Since 1975, the FCC has not allowed a newspaper company to purchase a TV station that is in the same market area. One purpose of the rule was to preserve a diversity of viewpoints in local media.

A study for the FCC said, “By our count, there were 17 cross-owned newspaper-television combinations and 10 other newspaper-radio-television combinations in communities throughout the United States in mid-2002.” The NAA says there are 40 such cross-ownerships.

The FCC is bound by federal rule and court order to reconsider whether the cross-ownership rule (and several others) are still necessary and the Commission appears ready to say it is not.

Finding “synergy”

Some media companies want to create a “synergy” between their print/broadcast and online properties. When he testified before the FCC in February, John Sturm, president of the NAA, cited several such “convergence” projects by co-owned properties in Cedar Rapids, Iowa; Sioux City, Neb.; and Quincy, Ill.    

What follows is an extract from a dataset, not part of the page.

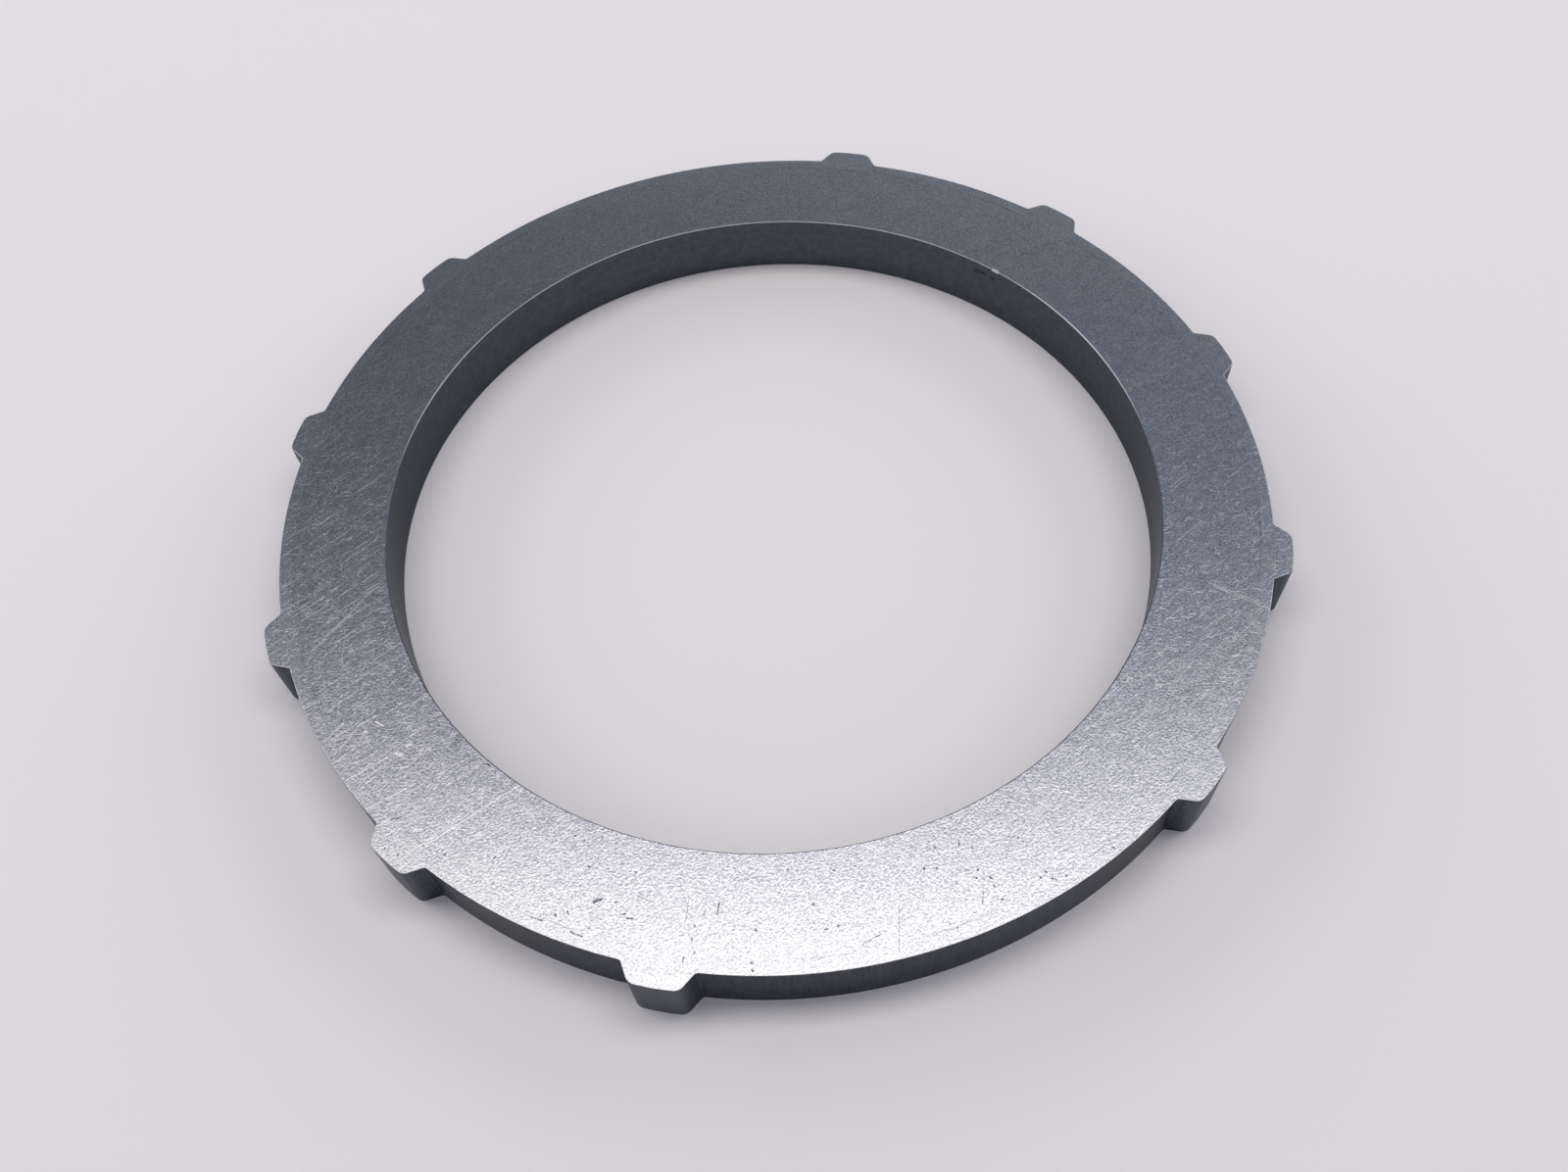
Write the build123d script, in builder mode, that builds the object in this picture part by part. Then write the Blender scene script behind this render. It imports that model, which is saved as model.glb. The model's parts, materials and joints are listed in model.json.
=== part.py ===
from build123d import *
import os
from math import isclose, radians, tan

# Pressure plate of a wet multi-plate clutch: the thick steel end plate that takes the clamping
# load of the pack. It is one flat ring, blanked from plate and ground on both faces, with short
# drive lugs on its rim that slide in the slots of the clutch drum.
#
# Frame: the origin is the centre of the lower face, +Z runs up the clutch axis and out of the
# upper face, and +X runs through the middle of a lug. Units are millimetres and degrees.

os.makedirs("parts", exist_ok=True)

# ---- Driving dimensions: the ring ----
thickness = 10.0          # between the two ground faces
bore_diameter = 115.4     # the clutch hub passes through it
rim_diameter = 147.0      # the plain rim, at the foot of the lugs
tip_diameter = 152.2      # over the tips of the lugs

# ---- Driving dimensions: the drive lugs ----
lug_steps = 12            # equal steps round the rim
bare_steps = (3, 9)       # two opposite steps that carry no lug
lug_width = 8.0           # across the flanks, at half the height of the lug
flank_lean = 30.0         # each flank's angle to the centre line of its lug
tip_corner_radius = 1.2   # convex corner between flank and tip
root_corner_radius = 0.5  # concave corner between flank and rim
lug_foot = 2.0            # the lug's profile starts this far inside the rim
lug_stock = 1.0           # and is drawn this far past its tip, before the tip is rounded off

# ---- Driving dimensions: the broken edges ----
rim_roll = 0.15           # rolled edge that blanking leaves round the upper outline
rim_bevel = 0.2           # deburring bevel round the lower outline
bore_bevel = 0.15         # bevel at both mouths of the bore

# ---- Worked out from the driving dimensions ----
bore_radius = bore_diameter / 2
rim_radius = rim_diameter / 2
tip_radius = tip_diameter / 2
half_height_radius = (rim_radius + tip_radius) / 2
step_angle = 360 / lug_steps


def flank_offset(distance_out):
    """Distance from the lug's centre line to its flank, this far out from the plate's centre."""
    return lug_width / 2 + (half_height_radius - distance_out) * tan(radians(flank_lean))


# ---- Profile of one lug, lying along +X: leaning flanks, and a tip concentric with the rim ----
foot_x = rim_radius - lug_foot
stock_x = tip_radius + lug_stock

with BuildSketch(Plane.XY) as lug_profile:
    with BuildLine():
        Polyline(
            (foot_x, -flank_offset(foot_x)),
            (stock_x, -flank_offset(stock_x)),
            (stock_x, flank_offset(stock_x)),
            (foot_x, flank_offset(foot_x)),
            close=True,
        )
    make_face()
    Circle(tip_radius, mode=Mode.INTERSECT)

# ---- Pressure plate ----
with BuildPart() as pressure_plate:
    # The outline: a disc with the lug repeated at every step but the two bare ones.
    with BuildSketch(Plane.XY) as outline:
        Circle(rim_radius)
        for step in range(lug_steps):
            if step not in bare_steps:
                add(lug_profile.sketch, rotation=step * step_angle)

        # Counted from the centre, the tip corners lie furthest out and the root corners are next.
        root_corners, tip_corners = outline.vertices().group_by(SortBy.DISTANCE)[-2:]
        fillet(tip_corners, tip_corner_radius)
        fillet(root_corners, root_corner_radius)

        Circle(bore_radius, mode=Mode.SUBTRACT)
    extrude(amount=thickness)

    # The punch rolls the upper edge over, all the way round the lugs and the rim between them.
    upper_face = pressure_plate.faces().sort_by(Axis.Z)[-1]
    fillet(upper_face.outer_wire().edges(), rim_roll)

    # The lower outline and both mouths of the bore are only deburred.
    lower_face = pressure_plate.faces().sort_by(Axis.Z)[0]
    chamfer(lower_face.outer_wire().edges(), rim_bevel)

    circles = pressure_plate.edges().filter_by(GeomType.CIRCLE)
    bore_mouths = circles.filter_by(lambda edge: isclose(edge.radius, bore_radius))
    chamfer(bore_mouths, bore_bevel)

pressure_plate.part.label = "pressure_plate"
export_step(pressure_plate.part, "parts/pressure_plate.step")
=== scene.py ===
# %% [markdown]
# # A clutch pressure plate in ground steel
#
# A pressure plate is the thick steel plate at the end of a wet clutch pack. It is one flat ring, and
# short lugs on its rim slide in the slots of the clutch drum. The solid model holds its size and its
# mounts. This lesson dresses that solid: it models the plate again with smooth curves and softly
# broken edges, finishes each surface the way the workshop left it, and lights it like a small
# product on a studio table. Every length is in metres, and `mm` turns millimetres into metres.

# %% Load the solid model
import json
import math

import bmesh
import bpy
from mathutils import Matrix, Vector


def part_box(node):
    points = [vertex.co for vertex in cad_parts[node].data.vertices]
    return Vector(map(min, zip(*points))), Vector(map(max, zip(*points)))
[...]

In May, while testifying before the U.S. Senate Commerce Committee, Dean Singleton, the Vice Chairman and CEO  of Media News Group (also the publisher of the Denver Post and Salt Lake Tribune and former president of the NAA) laid out his vision for how cross-ownership could improve journalism. 

Singleton said, “Newspapers will add new resources to struggling television and radio enterprises, and those broadcast outlets will strengthen newspapers as the number of media choices continue to explode in a changing media environment. Relaxation of the rules will result in dramatically improved information flow in each local market — market by market,” Singleton testified.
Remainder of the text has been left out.